3D code data
>> Begin

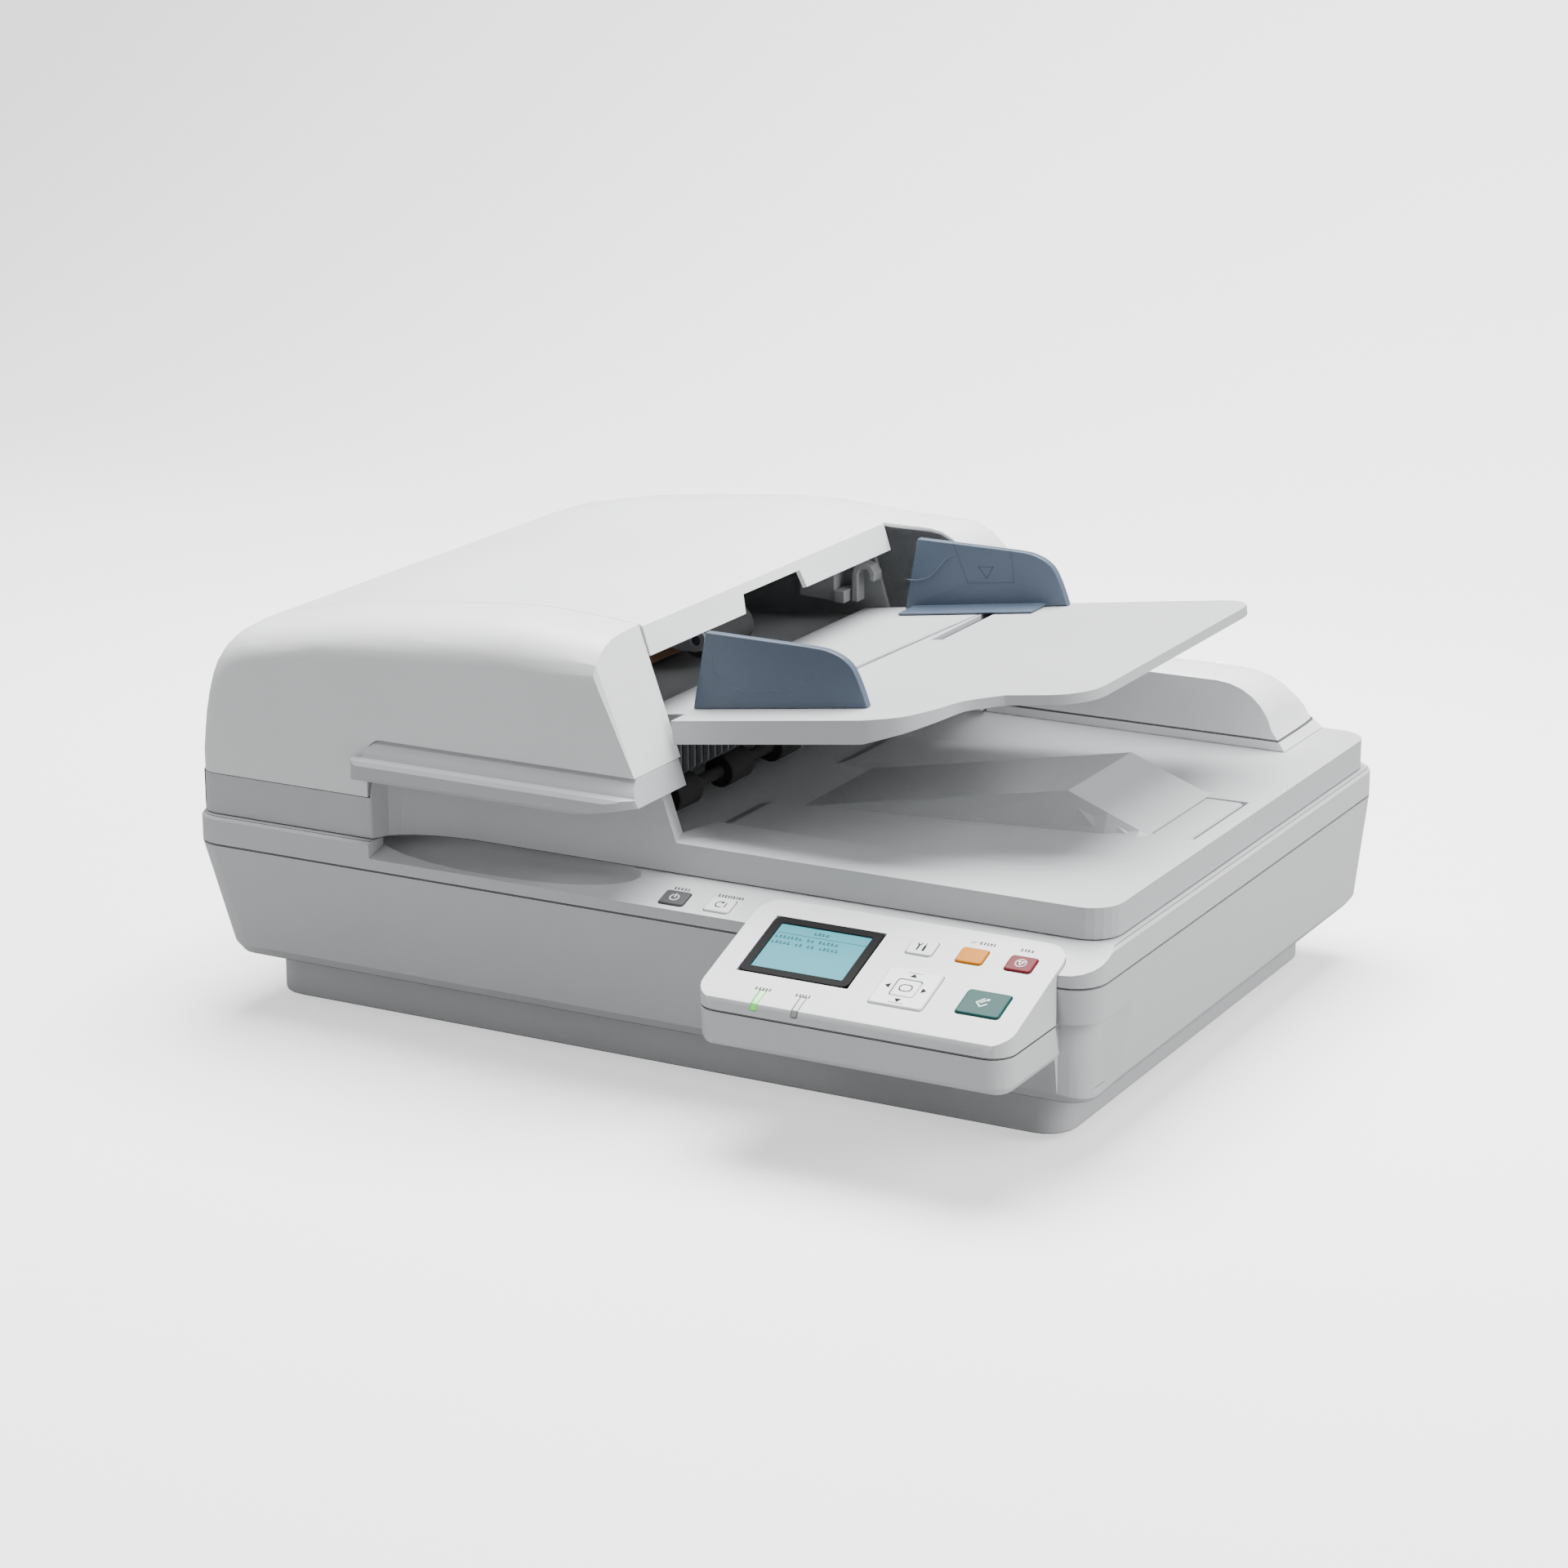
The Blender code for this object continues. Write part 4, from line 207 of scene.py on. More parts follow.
def bumped(material, height, depth, target):
    node = material.node_tree.nodes.new("ShaderNodeBump")
    node.inputs["Strength"].default_value = 0.6
    node.inputs["Distance"].default_value = depth
    material.node_tree.links.new(height, node.inputs["Height"])
    material.node_tree.links.new(node.outputs["Normal"], target)


def moulding(
    name, colour, roughness, grain=2400.0, depth=0.00004, tone=0.03, coat=0.0, rub=0.25, shaded_seams=(), shine=0.5
):
    """A moulded plastic or rubber: its own colour, a fine grain, faint mottling, slightly rubbed edges and
    painted shadow at its seams.
    """
    material = bpy.data.materials.new(name)
    material.use_nodes = True
    nodes, links = material.node_tree.nodes, material.node_tree.links
    shader = nodes["Principled BSDF"]
    skin = placed(nodes, moulded_skin, Grain_Scale=grain, Mottle_Scale=14.0)
    rubbed = placed(nodes, edge_rub, Amount=rub)
    darker = tuple(channel * (1 - tone) for channel in colour)
    lighter = tuple(min(channel * (1 + tone), 1) for channel in colour)
    edge = tuple(min(channel * 1.05 + 0.02, 1) for channel in colour)
    body = toned(material, skin.outputs["Mottle"], darker, lighter)
    worn = nodes.new("ShaderNodeMix")
    worn.data_type = "RGBA"
    worn.inputs["B"].default_value = (*edge, 1)
    links.new(rubbed.outputs["Edge"], worn.inputs["Factor"])
    links.new(body, worn.inputs["A"])
    colours = worn.outputs["Result"]
    # Painted shade: upright faces at each seam height are darkened towards a shadow colour, where the gap's
    # shadow falls.
    for height, half in shaded_seams:
        gap = placed(nodes, seam_shade, Height=height, Half_Width=half)
        shadow = nodes.new("ShaderNodeMix")
        shadow.data_type = "RGBA"
        shadow.inputs["B"].default_value = (*(channel * 0.12 for channel in colour), 1)
        links.new(gap.outputs["Painted Shadow"], shadow.inputs["Factor"])
        links.new(colours, shadow.inputs["A"])
        colours = shadow.outputs["Result"]
    links.new(colours, shader.inputs["Base Color"])
    ranged(material, skin.outputs["Mottle"], roughness - 0.04, roughness + 0.04, shader.inputs["Roughness"])
    bumped(material, skin.outputs["Grain"], depth, shader.inputs["Normal"])
    shader.inputs["Specular IOR Level"].default_value = shine
    if coat:
        shader.inputs["Coat Weight"].default_value = coat
        shader.inputs["Coat Roughness"].default_value = 0.12
    return material


def dress(node, material):
    """Gives a CAD node its finish and keeps its own shape."""
    obj = frame["nodes"][node]
    obj.data.materials.clear()
    obj.data.materials.append(material)
    return obj


def body_of(node):
    return frame["nodes"][node]["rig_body"]


def finished(obj, material, body, slot, *replaced):
    """The piece's finish, the body that it moves with and the CAD nodes that it stands for."""
    obj.data.materials.clear()
    obj.data.materials.append(material)
    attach(obj, body)
    if replaced:
        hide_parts(*replaced)
    return obj


def link(name, mesh):
    obj = bpy.data.objects.new(name, mesh)
    bpy.context.scene.collection.objects.link(obj)
    return obj


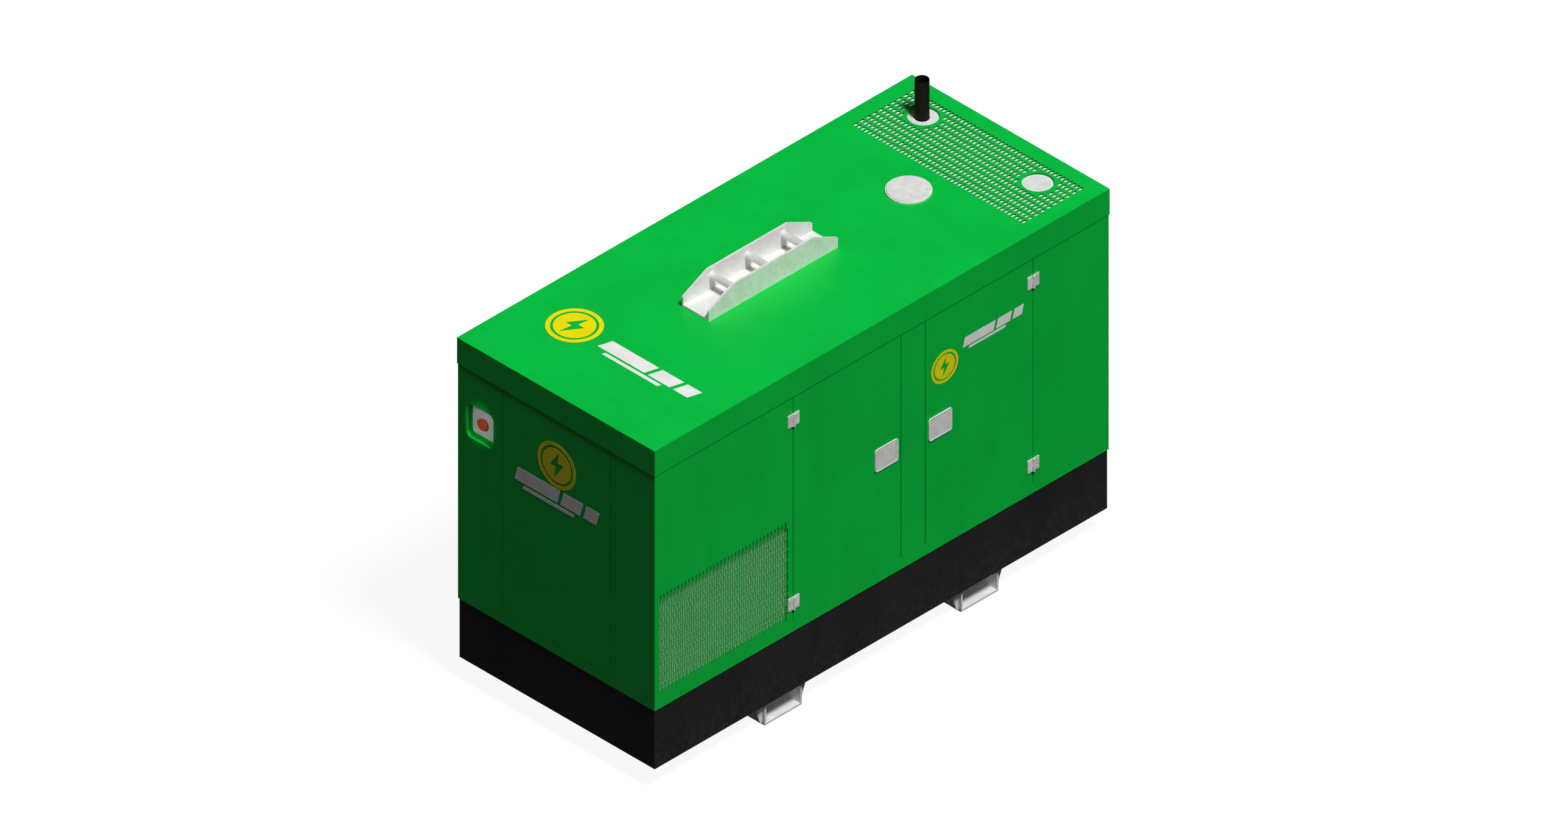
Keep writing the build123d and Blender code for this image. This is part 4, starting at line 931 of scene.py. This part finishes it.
engineLook = {
    "coverBoltInset": 18 * mm,
    "coverBoltPlaces": (0.12, 0.5, 0.88),
    "boltRadius": 8 * mm,
    "boltHeight": 6 * mm,
    "washerRadius": 11 * mm,
    "fillerShare": 0.28,
    "fillerRadius": 26 * mm,
    "fillerHeight": 20 * mm,
    "nutPlaces": (-0.150, -0.085, 0.150, 0.230),
    "manifoldUp": 0.925,
    "manifoldFace": 190 * mm,
    "washerThick": 1.6 * mm,
    "eyeRadius": 19 * mm,
    "eyeWire": 5 * mm,
    "eyeX": -0.395,
    "eyeZ": 0.900,
}


def hexBolt(shape, place, look):
    washer, thick = look["washerRadius"], look["washerThick"]
    turned(shape, [(0, 0), (washer, 0), (washer, thick), (0, thick)], place, 24)
    head = place @ Matrix.Translation((0, 0, thick - 0.1 * mm))
    radius, height = look["boltRadius"], look["boltHeight"]
    crown = [(radius, height * 0.85), (radius * 0.85, height), (0, height)]
    turned(shape, [(0, 0), (radius, 0), *crown], head, 6)


def engineFittings(look):
    low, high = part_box("rocker_cover")
    bolts = bmesh.new()
    length = high.x - low.x
    for share in look["coverBoltPlaces"]:
        for y in (low.y + look["coverBoltInset"], high.y - look["coverBoltInset"]):
            hexBolt(bolts, onTop((low.x + share * length, y, high.z)), look)
    for side in sides.values():
        for x in look["nutPlaces"]:
            hexBolt(bolts, onSide((x, side * look["manifoldFace"], look["manifoldUp"]), side), look)
    ring = ringProfile(look["eyeRadius"], look["eyeWire"])
    turned(bolts, ring, placed((look["eyeX"], 0, look["eyeZ"]), (1, 0, 0), (0, 0, 1)), 32)
    show("engineBolts", bolts, "plated_steel", "chassis", bevel=0.4 * mm)
    filler = bmesh.new()
    r, rise = look["fillerRadius"], look["fillerHeight"]
    spot = onTop((low.x + look["fillerShare"] * length, 0, high.z))
    grip = [(r, rise * 0.45), (r, rise * 0.9), (r * 0.9, rise), (0, rise)]
    turned(filler, [(0, 0), (r * 0.8, 0), (r * 0.8, rise * 0.4), *grip], spot, 14)
    show("oilFillerCap", filler, "black_plastic", "chassis", bevel=0.8 * mm)


guardLook = {
    "face": 0.4575,
    "rings": (0.066, 0.110, 0.154, 0.198, 0.242, 0.284),
    "wire": 1.8 * mm,
    "spokes": 8,
    "ringEnd": 0.5015,
}


def fanGuard(look):
    low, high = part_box("cooling_fan")
    middle = (low + high) / 2
    shape = bmesh.new()
    place = onControlEnd((look["face"], 0, middle.z))
    for radius in look["rings"]:
        turned(shape, ringProfile(radius, look["wire"], 8), place, 64)
    for index in range(look["spokes"]):
        turn = 2 * math.pi * (index + 0.5) / look["spokes"]
        across, upwards = math.cos(turn), math.sin(turn)
        inner, outer = look["rings"][0], look["rings"][-1]
        start = (look["face"], inner * across, middle.z + inner * upwards)
        end = (look["face"], outer * across, middle.z + outer * upwards)
        rodBetween(shape, start, end, look["wire"] * 1.3, 8)
        rodBetween(shape, end, (look["ringEnd"], end[1], end[2]), look["wire"] * 1.3, 8)
    show("fanGuard", shape, "stack_black", "chassis", smooth=True)


serviceLook = {
    "bandSpread": 0.200,
    "bandWidth": 30 * mm,
    "bandInner": 110.6 * mm,
    "bandOuter": 112.6 * mm,
    "hoseInner": 22.2 * mm,
    "hoseOuter": 24.2 * mm,
    "clampWidth": 12 * mm,
    "clampBack": 16 * mm,
    "hoses": ((0.105, 1.260), (-0.190, 0.530)),
    "engineClamp": (0.326, 0.105, 0.915),
    "silencer": (1.004, 0.925),
    "postHeight": 16 * mm,
    "cellCaps": 6,
    "capRadius": 10 * mm,
    "capRise": 4 * mm,
    "capSpacing": 30 * mm,
    "capRow": 48 * mm,
    "postRadius": 8.2 * mm,
    "terminals": (-0.155, 0.035),
    "terminalRadius": 14 * mm,
    "terminalRise": 11 * mm,
}


def clampsAndBands(look):
    shape = bmesh.new()
    for side in (-1, 1):
        x, z = look["silencer"]
        centre = (x, side * look["bandSpread"], z)
        bandAt(shape, centre, (0, 1, 0), look["bandInner"], look["bandOuter"], look["bandWidth"])
    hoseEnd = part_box("coolant_hoses")[1].x - look["clampBack"]
    for centre in ((hoseEnd, *look["hoses"][0]), (hoseEnd, *look["hoses"][1]), look["engineClamp"]):
        bandAt(shape, centre, (1, 0, 0), look["hoseInner"], look["hoseOuter"], look["clampWidth"])
    show("clampsAndBands", shape, "plated_steel", "chassis", bevel=0.3 * mm)


def batteryFittings(look):
    low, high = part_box("battery")
    top = high.z - look["postHeight"]
    middle = (low + high) / 2
    caps = bmesh.new()
    r, rise = look["capRadius"], look["capRise"]
    for index in range(look["cellCaps"]):
        x = middle.x + (index - (look["cellCaps"] - 1) / 2) * look["capSpacing"]
        spot = onTop((x, middle.y - look["capRow"], top))
        turned(caps, [(0, 0), (r, 0), (r, rise * 0.8), (r * 0.85, rise), (0, rise)], spot, 20)
    show("batteryCaps", caps, "decalYellow", "chassis")
    clamps = bmesh.new()
    wide, tall = look["terminalRadius"], look["terminalRise"]
    post = look["postRadius"]
    for x in look["terminals"]:
        spot = onTop((x, middle.y, top + 2 * mm))
        turned(clamps, [(post, 0), (wide, 0), (wide, tall), (post, tall)], spot, 24)
    show("batteryTerminals", clamps, "plated_steel", "chassis", bevel=0.6 * mm)


barWelds(weldLook)
controlPanel(controlLook)
estopScrews(plateLook)
engineFittings(engineLook)
fanGuard(guardLook)
clampsAndBands(serviceLook)
batteryFittings(serviceLook)
print("control panel and small fittings ready")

>> End

Which lines contain the word "replaced"? Copy each of them.

*Solution to this task*.
def finished(obj, material, body, slot, *replaced):
    if replaced:
        hide_parts(*replaced)